▸ **Stated problem**:
Copy verbatim the material from its first line to the line that holds "behind the brush, and", including that line.

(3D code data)
################

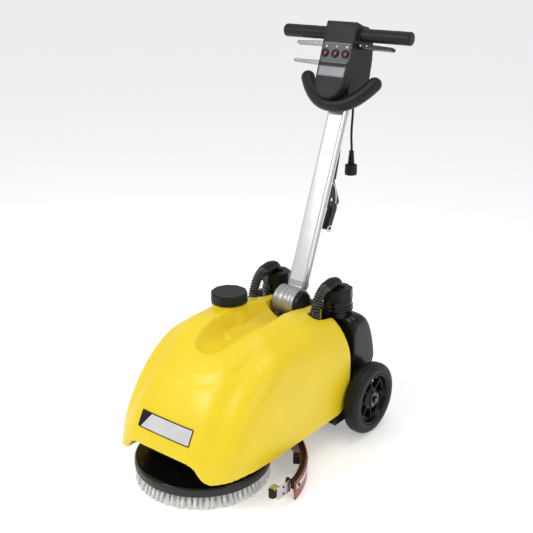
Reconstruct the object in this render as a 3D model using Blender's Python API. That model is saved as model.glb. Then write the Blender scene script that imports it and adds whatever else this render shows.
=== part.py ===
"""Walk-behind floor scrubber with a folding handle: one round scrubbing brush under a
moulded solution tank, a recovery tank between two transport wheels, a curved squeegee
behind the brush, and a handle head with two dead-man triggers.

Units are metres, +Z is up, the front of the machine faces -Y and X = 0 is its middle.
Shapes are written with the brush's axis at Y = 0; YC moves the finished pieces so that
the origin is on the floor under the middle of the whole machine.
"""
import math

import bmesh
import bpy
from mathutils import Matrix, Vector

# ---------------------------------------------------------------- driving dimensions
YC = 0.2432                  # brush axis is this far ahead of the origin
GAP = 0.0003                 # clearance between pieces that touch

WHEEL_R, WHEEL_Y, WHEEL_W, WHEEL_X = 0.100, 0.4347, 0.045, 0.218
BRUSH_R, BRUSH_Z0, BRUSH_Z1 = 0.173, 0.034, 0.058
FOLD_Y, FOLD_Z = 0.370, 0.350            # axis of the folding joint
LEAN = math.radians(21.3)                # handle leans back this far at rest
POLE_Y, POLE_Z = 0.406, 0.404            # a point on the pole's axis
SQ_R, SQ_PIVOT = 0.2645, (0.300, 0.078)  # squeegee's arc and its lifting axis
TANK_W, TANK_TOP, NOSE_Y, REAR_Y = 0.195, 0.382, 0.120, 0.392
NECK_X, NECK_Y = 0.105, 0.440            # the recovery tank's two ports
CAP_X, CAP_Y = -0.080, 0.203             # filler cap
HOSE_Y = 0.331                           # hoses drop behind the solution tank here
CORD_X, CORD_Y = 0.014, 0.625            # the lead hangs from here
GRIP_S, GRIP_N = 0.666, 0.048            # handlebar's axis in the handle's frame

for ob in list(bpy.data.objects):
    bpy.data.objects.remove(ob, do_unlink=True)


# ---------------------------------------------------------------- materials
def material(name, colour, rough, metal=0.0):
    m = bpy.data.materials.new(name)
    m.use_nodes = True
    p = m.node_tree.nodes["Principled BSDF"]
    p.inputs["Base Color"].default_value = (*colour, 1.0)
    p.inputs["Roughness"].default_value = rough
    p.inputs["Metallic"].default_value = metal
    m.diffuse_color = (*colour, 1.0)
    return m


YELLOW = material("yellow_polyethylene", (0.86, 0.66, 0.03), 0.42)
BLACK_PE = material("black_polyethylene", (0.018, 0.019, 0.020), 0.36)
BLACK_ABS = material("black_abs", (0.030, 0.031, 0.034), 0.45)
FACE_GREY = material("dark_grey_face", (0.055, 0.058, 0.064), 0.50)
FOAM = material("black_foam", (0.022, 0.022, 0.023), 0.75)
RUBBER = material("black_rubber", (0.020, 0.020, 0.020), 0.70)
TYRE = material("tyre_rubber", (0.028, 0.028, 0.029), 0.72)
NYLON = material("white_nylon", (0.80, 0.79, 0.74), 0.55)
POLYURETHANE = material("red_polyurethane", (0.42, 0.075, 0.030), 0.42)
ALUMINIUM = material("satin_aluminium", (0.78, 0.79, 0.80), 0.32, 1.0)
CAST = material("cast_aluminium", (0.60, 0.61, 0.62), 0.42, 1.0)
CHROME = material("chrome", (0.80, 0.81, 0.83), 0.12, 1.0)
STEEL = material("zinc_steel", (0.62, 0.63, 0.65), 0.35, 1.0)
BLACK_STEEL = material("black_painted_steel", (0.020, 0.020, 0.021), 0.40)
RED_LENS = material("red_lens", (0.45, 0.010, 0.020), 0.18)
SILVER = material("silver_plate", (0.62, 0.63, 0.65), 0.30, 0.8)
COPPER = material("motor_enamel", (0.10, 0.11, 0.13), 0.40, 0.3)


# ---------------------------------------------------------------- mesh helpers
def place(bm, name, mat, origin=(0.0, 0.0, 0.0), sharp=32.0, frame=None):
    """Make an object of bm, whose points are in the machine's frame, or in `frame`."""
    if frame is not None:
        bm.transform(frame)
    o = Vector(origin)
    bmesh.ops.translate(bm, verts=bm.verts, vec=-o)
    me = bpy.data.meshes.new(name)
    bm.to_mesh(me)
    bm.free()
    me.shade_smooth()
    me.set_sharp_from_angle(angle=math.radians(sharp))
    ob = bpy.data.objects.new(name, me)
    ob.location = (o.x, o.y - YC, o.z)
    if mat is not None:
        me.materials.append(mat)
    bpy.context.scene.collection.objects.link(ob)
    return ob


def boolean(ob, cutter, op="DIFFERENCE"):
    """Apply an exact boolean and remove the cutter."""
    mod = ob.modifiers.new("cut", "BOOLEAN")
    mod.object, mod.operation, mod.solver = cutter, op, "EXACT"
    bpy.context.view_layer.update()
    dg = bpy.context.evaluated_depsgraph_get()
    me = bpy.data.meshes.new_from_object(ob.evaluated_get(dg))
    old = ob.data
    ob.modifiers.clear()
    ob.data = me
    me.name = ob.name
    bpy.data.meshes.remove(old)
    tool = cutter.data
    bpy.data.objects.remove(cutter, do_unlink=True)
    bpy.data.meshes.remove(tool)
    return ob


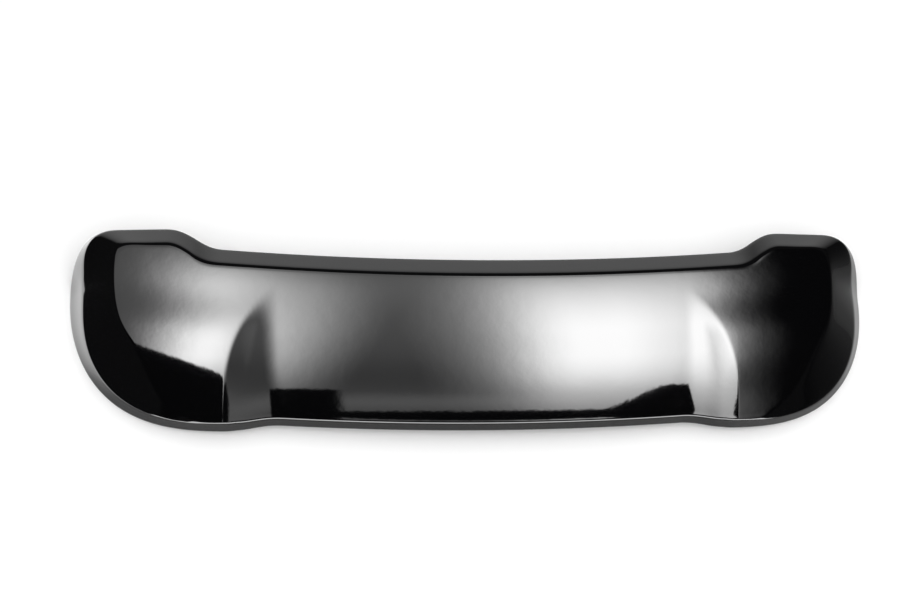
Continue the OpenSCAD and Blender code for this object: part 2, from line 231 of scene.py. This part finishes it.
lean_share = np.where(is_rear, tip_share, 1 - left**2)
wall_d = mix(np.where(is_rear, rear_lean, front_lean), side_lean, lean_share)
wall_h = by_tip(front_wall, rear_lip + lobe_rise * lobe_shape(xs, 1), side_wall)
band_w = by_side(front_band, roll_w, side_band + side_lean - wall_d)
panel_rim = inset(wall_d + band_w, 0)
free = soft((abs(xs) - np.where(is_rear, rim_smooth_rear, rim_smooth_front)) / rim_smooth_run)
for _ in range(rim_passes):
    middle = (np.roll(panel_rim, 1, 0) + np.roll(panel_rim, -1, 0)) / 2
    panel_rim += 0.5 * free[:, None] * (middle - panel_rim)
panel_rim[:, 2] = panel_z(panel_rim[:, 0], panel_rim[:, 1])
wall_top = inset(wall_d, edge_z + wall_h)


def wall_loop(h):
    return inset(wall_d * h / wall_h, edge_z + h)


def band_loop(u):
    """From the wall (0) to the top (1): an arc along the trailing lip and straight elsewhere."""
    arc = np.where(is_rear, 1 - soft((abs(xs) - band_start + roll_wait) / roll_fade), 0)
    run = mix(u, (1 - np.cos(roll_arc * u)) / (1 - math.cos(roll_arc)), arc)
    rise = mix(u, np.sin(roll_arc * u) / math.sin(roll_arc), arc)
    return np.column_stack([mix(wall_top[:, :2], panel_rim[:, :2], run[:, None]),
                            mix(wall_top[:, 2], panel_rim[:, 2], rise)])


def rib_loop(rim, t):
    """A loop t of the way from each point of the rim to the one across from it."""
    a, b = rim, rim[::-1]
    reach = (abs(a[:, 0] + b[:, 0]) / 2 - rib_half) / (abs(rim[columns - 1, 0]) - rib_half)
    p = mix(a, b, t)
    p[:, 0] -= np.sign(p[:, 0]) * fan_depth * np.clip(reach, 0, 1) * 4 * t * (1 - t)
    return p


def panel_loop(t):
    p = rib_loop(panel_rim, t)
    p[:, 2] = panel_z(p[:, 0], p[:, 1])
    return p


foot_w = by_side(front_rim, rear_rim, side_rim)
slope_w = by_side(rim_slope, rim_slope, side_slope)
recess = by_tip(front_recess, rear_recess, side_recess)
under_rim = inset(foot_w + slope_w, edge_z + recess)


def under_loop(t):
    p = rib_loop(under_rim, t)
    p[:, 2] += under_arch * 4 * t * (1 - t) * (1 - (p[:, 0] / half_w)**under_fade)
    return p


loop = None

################

▸ **Written response**:
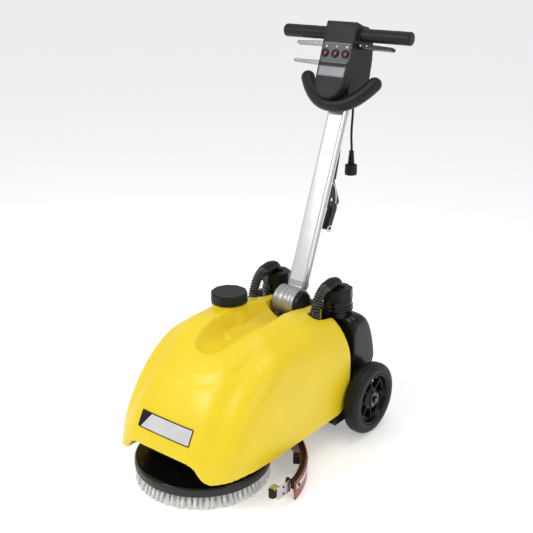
Reconstruct the object in this render as a 3D model using Blender's Python API. That model is saved as model.glb. Then write the Blender scene script that imports it and adds whatever else this render shows.
=== part.py ===
"""Walk-behind floor scrubber with a folding handle: one round scrubbing brush under a
moulded solution tank, a recovery tank between two transport wheels, a curved squeegee
behind the brush, and a handle head with two dead-man triggers.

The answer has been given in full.